#### Data supplied
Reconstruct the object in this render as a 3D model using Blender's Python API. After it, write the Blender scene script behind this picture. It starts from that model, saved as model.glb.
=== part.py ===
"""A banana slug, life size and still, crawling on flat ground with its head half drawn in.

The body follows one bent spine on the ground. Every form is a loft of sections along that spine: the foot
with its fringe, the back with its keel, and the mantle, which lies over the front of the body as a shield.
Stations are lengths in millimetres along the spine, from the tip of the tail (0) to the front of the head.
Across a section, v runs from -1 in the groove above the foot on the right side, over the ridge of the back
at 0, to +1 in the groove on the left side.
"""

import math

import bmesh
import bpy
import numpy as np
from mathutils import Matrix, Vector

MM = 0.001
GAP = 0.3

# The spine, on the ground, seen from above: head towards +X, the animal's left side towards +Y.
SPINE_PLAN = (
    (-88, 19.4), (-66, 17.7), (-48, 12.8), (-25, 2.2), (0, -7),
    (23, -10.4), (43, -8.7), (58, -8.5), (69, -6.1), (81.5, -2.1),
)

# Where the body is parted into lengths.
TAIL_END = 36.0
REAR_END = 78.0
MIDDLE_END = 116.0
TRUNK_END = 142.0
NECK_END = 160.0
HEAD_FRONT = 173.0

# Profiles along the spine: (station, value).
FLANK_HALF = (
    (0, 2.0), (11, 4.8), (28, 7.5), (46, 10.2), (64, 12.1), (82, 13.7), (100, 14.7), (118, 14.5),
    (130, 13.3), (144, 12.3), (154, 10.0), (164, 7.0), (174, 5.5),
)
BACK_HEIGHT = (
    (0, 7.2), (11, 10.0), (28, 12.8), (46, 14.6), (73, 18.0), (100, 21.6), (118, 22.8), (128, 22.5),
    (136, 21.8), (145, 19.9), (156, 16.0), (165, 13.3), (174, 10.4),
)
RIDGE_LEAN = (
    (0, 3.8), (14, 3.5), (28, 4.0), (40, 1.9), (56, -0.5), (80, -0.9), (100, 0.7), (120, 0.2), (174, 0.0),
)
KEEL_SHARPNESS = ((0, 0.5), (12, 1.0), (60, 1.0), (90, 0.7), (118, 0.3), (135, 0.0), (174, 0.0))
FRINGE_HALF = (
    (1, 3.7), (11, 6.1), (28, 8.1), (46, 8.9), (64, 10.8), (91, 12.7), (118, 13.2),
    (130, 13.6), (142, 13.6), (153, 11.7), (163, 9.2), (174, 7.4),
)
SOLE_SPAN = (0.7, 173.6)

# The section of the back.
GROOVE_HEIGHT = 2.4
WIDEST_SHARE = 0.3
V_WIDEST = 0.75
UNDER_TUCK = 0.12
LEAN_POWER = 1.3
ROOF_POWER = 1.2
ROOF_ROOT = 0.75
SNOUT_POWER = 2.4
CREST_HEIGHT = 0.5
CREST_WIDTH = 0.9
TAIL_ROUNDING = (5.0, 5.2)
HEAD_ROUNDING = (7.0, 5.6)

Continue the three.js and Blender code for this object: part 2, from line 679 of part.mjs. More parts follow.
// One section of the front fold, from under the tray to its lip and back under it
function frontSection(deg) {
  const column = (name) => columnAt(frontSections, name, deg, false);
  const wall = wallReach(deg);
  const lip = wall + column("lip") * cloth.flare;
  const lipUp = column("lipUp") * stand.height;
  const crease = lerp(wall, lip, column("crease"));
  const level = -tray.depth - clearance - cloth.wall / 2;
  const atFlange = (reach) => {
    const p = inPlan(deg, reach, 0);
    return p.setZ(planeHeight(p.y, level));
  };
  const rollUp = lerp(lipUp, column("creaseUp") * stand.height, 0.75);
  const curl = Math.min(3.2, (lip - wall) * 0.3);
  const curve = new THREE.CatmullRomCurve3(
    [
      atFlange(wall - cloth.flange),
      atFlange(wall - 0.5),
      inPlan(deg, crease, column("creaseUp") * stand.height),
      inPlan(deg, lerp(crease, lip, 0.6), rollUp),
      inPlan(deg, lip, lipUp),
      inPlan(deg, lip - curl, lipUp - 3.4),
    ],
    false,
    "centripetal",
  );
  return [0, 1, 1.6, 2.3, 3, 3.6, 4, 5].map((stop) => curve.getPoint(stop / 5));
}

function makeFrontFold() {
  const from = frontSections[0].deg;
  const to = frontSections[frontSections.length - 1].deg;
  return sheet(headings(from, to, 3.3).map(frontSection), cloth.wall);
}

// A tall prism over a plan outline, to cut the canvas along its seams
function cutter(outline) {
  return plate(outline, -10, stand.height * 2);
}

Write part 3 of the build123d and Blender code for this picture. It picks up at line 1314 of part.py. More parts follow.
########
The problem -
Please print the material above exactly as it appears, from its first line through the line containing "half drawn in.", inclusive, and stop there.

Answer in full -
Reconstruct the object in this render as a 3D model using Blender's Python API. After it, write the Blender scene script behind this picture. It starts from that model, saved as model.glb.
=== part.py ===
"""A banana slug, life size and still, crawling on flat ground with its head half drawn in.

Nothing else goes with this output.